Miller notes that some of the surveyed sites are much more expansive than previously thought.
The project combines coastal geology with archaeology, and draws attention to sea level rise and climate change, and how they are impacting Maine’s cultural heritage, says Miller, who was recently awarded the Richard Hay Award from the Archaeological Geology Division of the Geological Society of America. The GPR data they are collecting will be the core of Miller’s master’s thesis.
According to Spiess, who maintains the state’s official archaeological records, research of this type and scope has never been done on the coast of Maine. While the project represents the first formal collaboration between the Kelleys and Spiess as co-directors, they have worked together for decades. During this time, Spiess says, the Kelleys have made major contributions in Maine archaeology.
“Their combined work on sea level rise, erosion and archaeological sites made me realize that a lot of the wonderful sites on the coast won’t be there in 50 to 100 years. This project deserved my support,” Spiess says. “It feels great to be able to help with the issue.”
However, some of the sites have already been erased by the tide.
“Some (sites) are lost. We’ve gone back to them and they’re simply not there,” says Joseph Kelley. “In 20 years, they’ve disappeared.”
However, it’s not just the rising tide that endangers these unique sites. Historically, Maine’s ancient shell deposits have been mined for fertilizer and chicken feed, used for local road fill or bulldozed for coastal development.
They also are a common target for possibly well-intentioned, but highly destructive artifact collectors, which is why many archaeologists and land managers must be so tight-lipped about each site’s location.

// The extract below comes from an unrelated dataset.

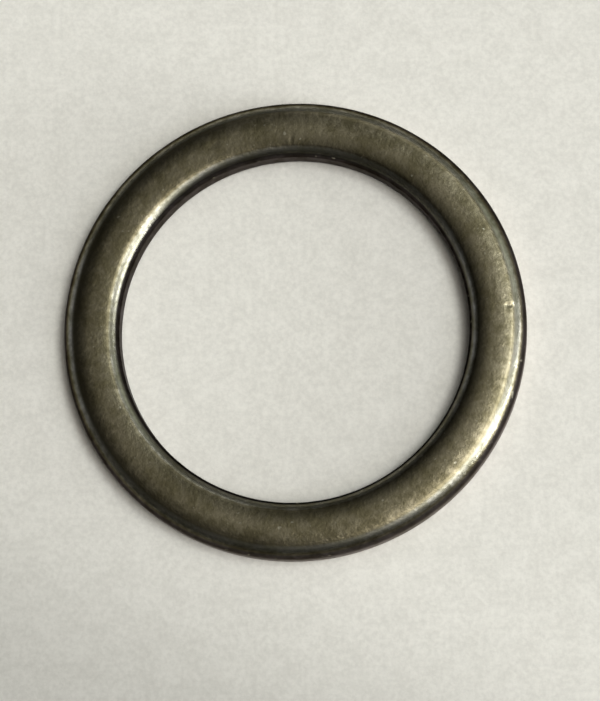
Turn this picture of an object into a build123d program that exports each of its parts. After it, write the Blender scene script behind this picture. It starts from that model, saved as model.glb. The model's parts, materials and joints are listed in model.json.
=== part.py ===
from build123d import *

import math
import os

# A bicycle pedal spacer washer: one plain steel ring that slips over the
# threaded pedal spindle and is clamped between the pedal's shoulder and the
# crank arm, so the steel shoulder does not bite into the softer arm.
#
# The real one is cut from sheet or bar and then tumbled. Tumbling rolls the
# edges over, so the upper face is a narrow flat land that falls away through
# a shallow shoulder on each side before it turns down into the bore and the
# outside wall. Lengths are in millimetres. The origin is the centre of the
# lower face and +Z is the axis of the bore.

# ---- driving sizes -------------------------------------------------------
outside_diameter = 20.0     # about the width of the pedal's wrench shoulder
bore_diameter = 15.1        # slips over a 9/16 inch spindle thread (14.3 mm)
thickness = 1.6             # what the spacer adds between pedal and crank

outside_edge_radius = 0.82  # rolled upper edge, outside: the softest one
bore_edge_radius = 0.64     # rolled upper edge, at the bore: a little tighter
lower_edge_radius = 0.30    # lower edges, which keep more of their corner

shoulder_radius = 3.2       # shallow fall of the face beside the flat land
shoulder_angle = 10.0       # degrees turned by each shoulder

# ---- sizes that follow ---------------------------------------------------
outside_radius = outside_diameter / 2
bore_radius = bore_diameter / 2
ring_width = outside_radius - bore_radius
turn = math.radians(shoulder_angle)
edge_angle = 90.0 - shoulder_angle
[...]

“Educating the public is a multifaceted and complicated challenge,” says Spiess, who’s been doing public outreach in archaeology in the state throughout his career. He hopes that key people and organizations, including municipal planning commissions and land trusts, will get involved. With the right players in the game, he says, there is a chance that some of the sites can be protected.
The researchers hope to build a network of citizen scientists who understand the importance of the sites and the ethics involved in protecting them — a group that could monitor the sites and report increased erosion or disturbances.
To facilitate this, the researchers organized a two-day conference for stakeholders who own or manage coastal properties to intersect with archaeologists, learn about the sites and their importance, and discuss potential conservation strategies.
Among the attendees was Joan Ray, the land protection and stewardship director for the Medomak Valley Land Trust. The trust manages over 4,000 acres of land in and around the Medomak River and Muscongus Bay. To the best of her knowledge, there are several dozen shell midden sites in her management area.
“We knew the middens existed, but we didn’t pay any attention to them. Not many land trusts in the state recognize these features,” she says.
Ray attended the conference knowing little about Maine’s shell middens. But after learning of their significance and their rapid rate of erosion, she now sees their protection as a major concern for the land trust.
“We have ways of prioritizing land for preservation, and one of the ways we do that is through its historical significance,” says Ray.
While much of the attention is on an area’s colonial history, she hopes that with increased recognition, more of the state’s prehistoric sites can be brought into the fold.
“These sites are disappearing and I have a sense that, if we can get this message out, if we can get people interested, it could really make a difference in how we look at cultural resources,” says Alice Kelley.
“Not just as something that you’d look at and walk by, but that there is something really important here. To have people appreciate what they are and perhaps take some interest in monitoring or preserving them.
“When people become involved with things, they tend to protect them, and that would be a great outcome.”